Entreprise - Musée

Enquête

La gestion de la culture confiée au privé

Par Roxana Azimi · Le Journal des Arts

Le 21 novembre 2003 - 1186 mots

Marketing et rentabilité n’en finissent pas de tarauder les institutionnels français. L’exception culturelle ne digère pas la place grandissante des opérateurs privés.

Paris - La gestion privée des lieux culturels et des expositions est en marche. Ne l’a-t-on pas assez répété, la Réunion des musées nationaux (RMN) traverse une crise dont elle ne sortira peut-être pas indemne. Le déficit de son secteur des expositions s’est chiffré en 2001 à plus de 6 millions d’euros. Les trois expositions porteuses cette année (Chagall, Gauguin et Vuillard) doivent ramener ce trou à 3,8 millions d’euros. Malgré des budgets aujourd’hui serrés aux entournures, la RMN subit de plein fouet la compétitivité de certains opérateurs privés. Et ce qui vaut pour les expositions vaut aussi pour les gestions de collections.

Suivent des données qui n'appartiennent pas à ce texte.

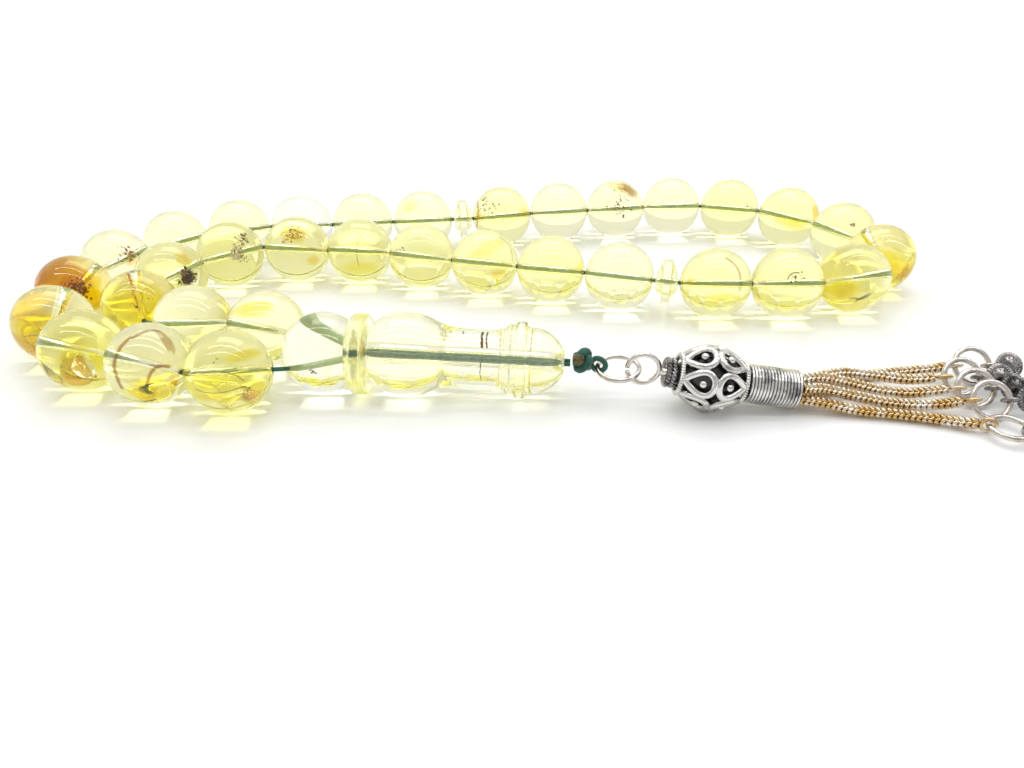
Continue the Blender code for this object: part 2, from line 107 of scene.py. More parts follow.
# (angle round the mouth, route, middle of the eye at its end, the eye's heading and lean)
CHAINS = [
    (215, ((45.8, -34.0, 1.8), (50.3, -34.7, 1.0), (54.5, -35.4, 0.9),
           (58.5, -36.3, 0.9), (62.2, -37.5, 1.0)), (66.2, -38.9, 1.3), -15, 0),
    (143, ((45.8, -32.7, 3.3), (50.5, -32.7, 2.1), (55.0, -33.2, 1.3),
           (59.2, -33.7, 1.2), (62.6, -34.2, 1.7)), (66.0, -34.5, 2.4), 0, 50),
    (71, ((45.6, -31.0, 4.2), (50.0, -30.3, 2.9), (54.3, -30.5, 1.8),
          (58.4, -31.0, 1.5), (62.0, -31.3, 1.9)), (65.4, -31.4, 2.4), 0, 50),
    (-1, ((45.8, -29.2, 3.1), (50.2, -27.4, 2.8), (55.0, -27.2, 2.2),
          (59.2, -27.9, 1.9), (61.9, -28.2, 2.1)), (65.0, -28.3, 2.4), 0, 50),
    (287, ((45.8, -30.5, 0.9), (50.5, -27.4, 0.85), (55.0, -25.2, 0.85),
           (60.0, -24.6, 1.1), (64.6, -25.0, 1.8)), (68.1, -25.1, 2.4), 0, 50),
]

# Sizes that only the visual model has
BEAD_BORE_R = 0.43 * MM
BEAD_MOUTH_FLARE = 0.12 * MM
BEAD_MOUTH_DEPTH = 0.1 * MM
LINING_R = 0.39 * MM
LINING_INSET = 0.25 * MM
CORD_STEP = 0.28 * MM
CORD_LAY = {"twist": 4200, "lobes": 3, "depth": 0.16}
KNOT_LAY = {"twist": 3600, "lobes": 3, "depth": 0.14}
KNOT_TURN_R = 0.58 * MM
KNOT_CORE_R = 0.72 * MM
KNOT_LOOP_R = 0.42 * MM
SINGED_TAIL_R = 0.78 * MM
EYE_SHANK_R = 0.45 * MM
COLLAR_ROPE_R = 1.72 * MM
COLLAR_ROPE_WIRE = 0.44 * MM
CAGE_WIRE_R = 0.52 * MM
CAGE_GRAIN_R = 0.55 * MM
CAGE_SHADE_DEPTH = 1.25 * MM
FERRULE_RIDGE_HEIGHT = 0.26 * MM
CHAIN_PITCH = 0.76 * MM
CHAIN_ARM_R = 0.24 * MM
CHAIN_CORNER_R = 0.40 * MM
CHAIN_BULGE = 0.26 * MM
CHAIN_ARM_LEAD = 0.35 * MM
CHAIN_ARM_DEPTH = 0.72 * MM
CHAIN_SHADE_CORE_R = 0.42 * MM
CHARM_ROPE_R = 1.62 * MM
CHARM_ROPE_WIRE = 0.42 * MM
CHARM_GRAIN_R = 0.17 * MM
EYE_OVERLAP = 0.1 * MM    # how far a chain or charm reaches past the line of its own eye

# Looks
AMBER_IOR = 1.54
LIGHT_BOUNCES = 48    # with fewer, light shut in by total reflection leaves black patches
CAMERA_PLACE = Vector((2.0, -123.0, 61.15)) * MM
CAMERA_PITCH = math.radians(-32.056)
CAMERA_ROLL = math.radians(-0.481)
CAMERA_LENS = 26.87
FLOOR_SIZE = 6
# (name, centre in metres, length along X and width, watts)
LIGHTS = [
    ("strip_overhead", (0.25, -0.22, 1.25), (2.4, 0.055), 4.3),
    ("strip_behind", (0.25, 0.25, 1.25), (2.4, 0.055), 4.3),
    ("soft_panel", (0.0, 0.8, 1.2), (1.2, 0.5), 5.0),
]
# The world's light, from grey behind the camera to white beyond the table
WORLD_GRADIENT = (0.0, 0.46, -0.12)
WORLD_GREY = (0.62, 0.61, 0.60, 1)
WORLD_LEVELS = ((0.25, 0.70), (0.45, 0.86), (0.62, 1.0))
WORLD_STRENGTH = 0.88


# ---------------- geometry helpers

def frame_along(origin, direction):
    """A matrix with its Z along direction and its X as near to upright as can be."""
    z = direction.normalized()
    toward = UP if abs(z.dot(UP)) < 0.99 else Vector((1, 0, 0))
    x = (toward - z * toward.dot(z)).normalized()
    return Matrix.LocRotScale(origin, Matrix((x, z.cross(x), z)).transposed(), None)


def add_mesh(name, vertices, faces, material, body, replaced=(), slot="silver",
             place=None, sharp=None):
    """A finished piece that rides on a body and stands for the CAD nodes replaced."""
    mesh = bpy.data.meshes.new(name)
    mesh.from_pydata([tuple(v) for v in vertices], [], faces)
    return add_piece(name, mesh, material, body, replaced, place, sharp)


def add_piece(name, mesh, material, body, replaced=(), place=None,
              sharp=None):
    """The same from a finished mesh. Sharp is the angle from which edges stay hard."""
    mesh.materials.append(material)
    mesh.shade_smooth()
    if sharp:
        mesh.set_sharp_from_angle(angle=math.radians(sharp))
    piece = bpy.data.objects.new(name, mesh)
    bpy.context.scene.collection.objects.link(piece)
    if place:
        piece.matrix_world = place
    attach(piece, body)
    if replaced:
        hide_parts(*replaced)
    return piece


def lathe(outline, steps):
    """Vertices and faces of a closed outline of (radius, height) turned round Z. The
    outline runs from the top down its outer side and back up its inner side."""
    turns = [TURN * i / steps for i in range(steps)]
    vertices = [(r * math.cos(t), r * math.sin(t), h) for t in turns for r, h in outline]
    n = len(outline)
    faces = []
    for i in range(steps):
        for k in range(n):
            a, b = i * n + k, i * n + (k + 1) % n
            c, d = (i + 1) % steps * n + (k + 1) % n, (i + 1) % steps * n + k
            faces.append((a, b, c, d))
    return vertices, faces


def arc(centre_r, centre_h, radius, start, end, count):
    """Outline points on an arc; angles in degrees from outward, towards the top."""
    angles = [math.radians(start + (end - start) * i / count) for i in range(count + 1)]
    return [(centre_r + radius * math.cos(a), centre_h + radius * math.sin(a))
            for a in angles]


def smooth_line(points, samples):
    """Points along a Catmull-Rom curve through the given ones."""
    ends = [points[0] * 2 - points[1], *points, points[-1] * 2 - points[-2]]
    line = []
    for a, b, c, d in zip(ends, ends[1:], ends[2:], ends[3:]):
        for t in np.arange(samples) / samples:
            line.append(((b * 2) + (c - a) * t + (a * 2 - b * 5 + c * 4 - d) * t ** 2
                         + (b * 3 - a - c * 3 + d) * t ** 3) / 2)
    return line + [points[-1]]


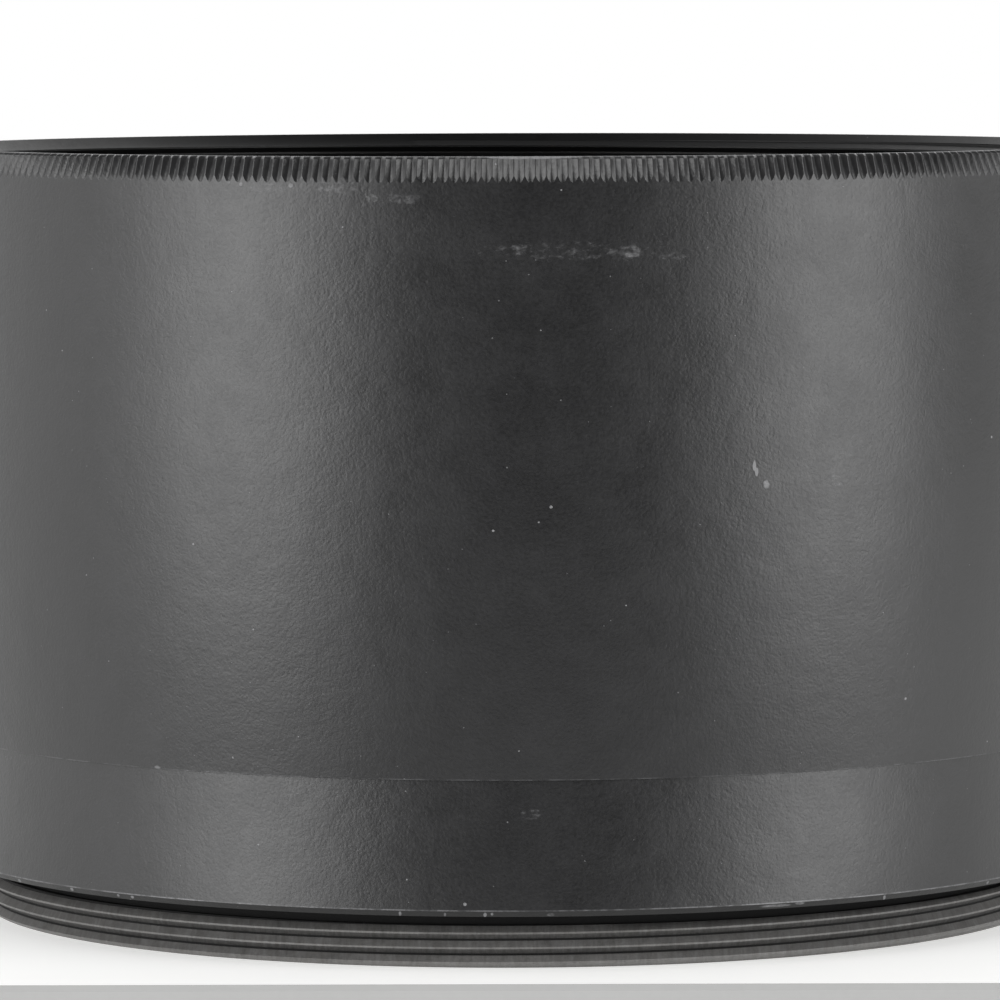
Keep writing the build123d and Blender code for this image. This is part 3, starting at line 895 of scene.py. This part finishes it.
def drill_screw_holes(bm):
    """Blind holes for the rear cell's screws, in the lower face of the barrel's bulkhead."""
    radius, deep = SCREW_HOLE
    floor = BULKHEAD[1]
    for turn in range(SCREWS):
        angle = 2 * math.pi * turn / SCREWS
        middle = Vector((math.cos(angle) * SCREW_CIRCLE, math.sin(angle) * SCREW_CIRCLE, floor)) * MM
        opening, reach = SCREW_OPENING * radius * MM, SCREW_REACH * radius * MM
        near = [face for face in bm.faces if (face.calc_center_median() - middle).length < opening]
        bmesh.ops.delete(bm, geom=near, context="FACES")
        gap = [e for e in bm.edges if e.is_boundary and (e.verts[0].co - middle).length < reach]
        circle = bmesh.ops.create_circle(
            bm, segments=SCREW_COLUMNS, radius=radius * MM, matrix=Matrix.Translation(middle)
        )
        ring = list({edge for vert in circle["verts"] for edge in vert.link_edges})
        bmesh.ops.triangle_fill(bm, edges=gap + ring, use_beauty=True, normal=(0, 0, 1))
        wall = bmesh.ops.extrude_edge_only(bm, edges=ring)["geom"]
        bmesh.ops.translate(bm, verts=points(wall), vec=(0, 0, deep * MM))
        bmesh.ops.contextual_create(bm, geom=points(wall) + lines(wall))


def make_barrel():
    """The wall, its fluted rim, the bores and the two threads."""
    sizes, finish, _ = scene_settings()
    wall, depth = sizes.wall_radius / MM, sizes.flute_depth / MM
    bm = flute_sector(wall, depth, sizes.flutes)
    batch = next(count for count in range(FLUTE_BATCH, 0, -1) if sizes.flutes % count == 0)
    repeat_round(bm, 2 * math.pi / sizes.flutes, batch)
    repeat_round(bm, 2 * math.pi / sizes.flutes * batch, sizes.flutes // batch)
    drill_screw_holes(bm)
    add_thread(bm, FILTER_R, FEMALE_DEPTH, 1, FILTER_START, FILTER_Z)
    add_thread(bm, SPIGOT_R, MALE_DEPTH, -1, SPIGOT_START, SPIGOT_Z)
    top = CAD_BOX[1].z / MM
    filter_low = FILTER_R - THREAD_CLEAR
    spigot_span = SPIGOT_CORE + CIRCLE_NEAR, SPIGOT_R + THREAD_CLEAR
    bridge(bm, (FILTER_Z[1], filter_low, MOUTH_R), circle_at(top, MOUTH_R))
    bridge(bm, (FILTER_Z[0], filter_low, RELIEF[0] - THREAD_CLEAR), circle_at(FILTER_Z[0], RELIEF[0]))
    bridge(bm, (SPIGOT_Z[1], *spigot_span), circle_at(SPIGOT_Z[1], SPIGOT_CORE))
    bridge(bm, (SPIGOT_Z[0], *spigot_span), circle_at(SPIGOT_Z[0], SEAL_GROOVE[0]))
    outer = anodised_material(
        "satin_anodised", finish.anodised, SATIN_ROUGH,
        edges=[
            {"height": top - RIM_WEAR_DROP, "half_width": 0.045, "gaps": 0.8, "strength": 0.3},
            {"height": BREAK_Z, "half_width": 0.06, "gaps": 0.95, "strength": 0.16},
        ],
        # rubbed marks and dust, with two painted highlights on the rim and along the break
        marks=WALL_MARKS_AND_HIGHLIGHTS,
    )
    looks = [outer, library("inner_anodised"), library("mouth_anodised")]
    outside, inside, mouth = range(3)

    def choose(face):
        radius, height = polar(face.calc_center_median())
        if height > RELIEF[1] - MOUTH_DEPTH and radius < MOUTH_R:
            return mouth
        return inside if radius < CELL_BORE[0] + FACE_NEAR and height > BREAK_Z else outside

    finish_piece(bm, "barrel", "barrel", looks, ["main_barrel"], choose, BARREL_SHARP)


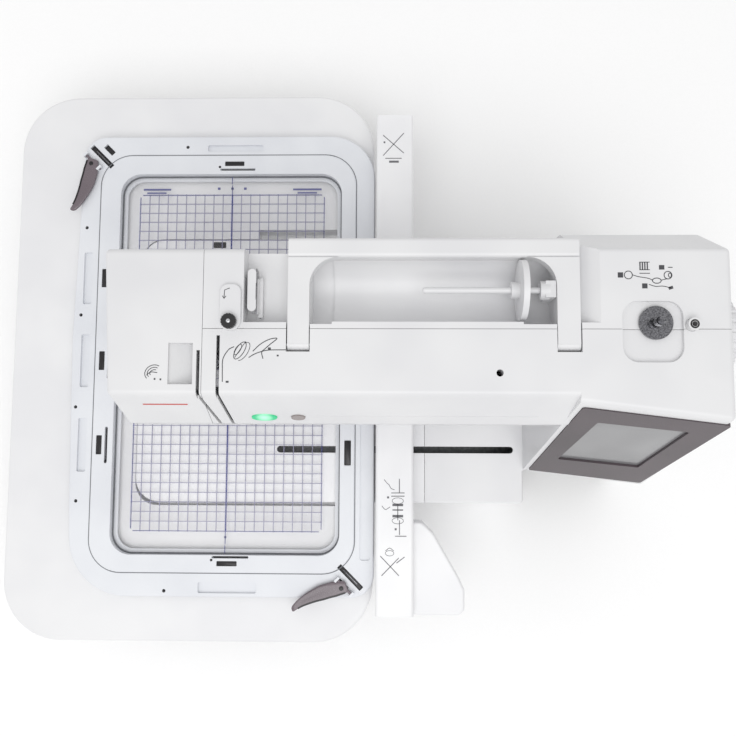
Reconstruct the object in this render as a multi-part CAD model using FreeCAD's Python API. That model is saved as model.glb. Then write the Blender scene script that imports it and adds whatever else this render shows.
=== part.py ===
import FreeCAD, Part
import math
import os

# Sewing machine with an embroidery hoop, as separate pieces.
# Millimetres. x runs to the right, y to the back, z up. The needle stands at x = y = 0 while
# the pieces are made; each piece is moved by `shift` as it is saved, so that the kept origin is
# under the middle of the whole machine, on the surface it stands on.

V = FreeCAD.Vector
shift = V(-115.5, 0, 0)

# Heights
foot_height = 3.0
plate_top = 6.0
bed_top = 108.0
table_height = 105.0
ring_base = 109.2
beam_base = 109.4
beam_top = 150.0
head_base = 158.0
arm_base = 216.0
arm_edge = 250.0
arm_top = 300.0

# Outlines seen from above
wall = 2.8
split_gap = 0.2
split_y = 6.6
bed_left, bed_front, bed_back = -98.0, -150.0, 132.0
bed_split = 208.0
base_right = 311.0
head_left = -65.0
head_split = 14.0
nose_right = 40.0
arm_front, arm_edge_y = -48.0, -71.0
arm_back = 75.0
tower_left, tower_left_top = 311.0, 327.0
tower_right, tower_right_top = 437.0, 453.6
tower_back, tower_back_top = 99.0, 74.0

# Screen panel: its top left corner, how far it is turned to the left, and how far it leans back
panel_corner = V(331.0, -57.3, 290.0)
panel_turn = math.radians(6.83)
panel_lean = math.radians(18.06)
panel_right = V(math.cos(panel_turn), -math.sin(panel_turn), 0)
panel_level = V(-math.sin(panel_turn), -math.cos(panel_turn), 0)
panel_down = panel_level * math.sin(panel_lean) - V(0, 0, math.cos(panel_lean))
panel_out = panel_level * math.cos(panel_lean) + V(0, 0, math.sin(panel_lean))

# Main shaft, lower shaft and motor lines (all along x)
shaft_y, shaft_z = 8.0, 248.0
lower_y, lower_z = 3.0, 70.0
motor_y, motor_z = -50.0, 150.0
shaft_radius, lower_radius, bar_radius = 6.0, 5.0, 3.5
running = 0.05

# Needle and foot
needle_stroke = 32.0
presser_y = 14.0
hook_y, hook_base = -21.0, 85.4

# Hoop, template and beam
field_x, field_y = 100.0, 180.0
ring_top = 120.5
template_base = 111.8
beam_left, beam_right = 157.0, 195.0
beam_front, beam_back = -258.0, 253.6
beam_slot_y = -94.5

os.makedirs("parts", exist_ok=True)


def save(name, shape):
    """Write one piece, or a group of like pieces, as parts/name.step."""
    placed = shape.copy()
    placed.translate(shift)
    placed.exportStep("parts/" + name + ".step")


def box(x0, x1, y0, y1, z0, z1):
    """Block between two x, two y and two z planes."""
    return Part.makeBox(x1 - x0, y1 - y0, z1 - z0, V(x0, y0, z0))


def rod(x, y, z, radius, length, along="z"):
    """Cylinder that starts at (x, y, z) and runs along one axis."""
    direction = {"x": V(1, 0, 0), "y": V(0, 1, 0), "z": V(0, 0, 1)}[along]
    return Part.makeCylinder(radius, length, V(x, y, z), direction)


def tube(x, y, z, outer, inner, length, along="z"):
    """Cylinder with a hole right through it."""
    return rod(x, y, z, outer, length, along).cut(rod(x, y, z, inner, length, along))


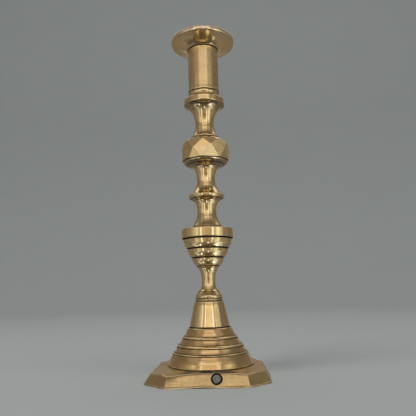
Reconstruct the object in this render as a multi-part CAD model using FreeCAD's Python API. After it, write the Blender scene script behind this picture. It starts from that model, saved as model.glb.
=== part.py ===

Propriétaire d’une quinzaine de sites, l’Institut de France a été le premier en 1990 à effectuer des délégations de service à l’opérateur privé Culture Espaces. Le Musée Jacquemart-André, à Paris,  les villas Kérylos et Ephrussi (Alpes-Maritimes) ont successivement fait l’objet d’un tel transfert de gestion. En 1995, le Musée Jacquemart-André se contentait de 20 000 visiteurs annuels et déclarait un déficit de fonctionnement de 458 000 euros. Depuis l’arrivée en scène de Culture Espaces, le saut quantitatif est notable : 180 000 à 240 000 visiteurs et une redevance versée à l’Institut se situant entre 137 000 et 150 000 euros par an. « Il ne s’agit pas d’un abandon des responsabilités. On préfère se concentrer sur la collection et la restauration des œuvres », explique Éric Peuchot, directeur des services administratifs de l’Institut.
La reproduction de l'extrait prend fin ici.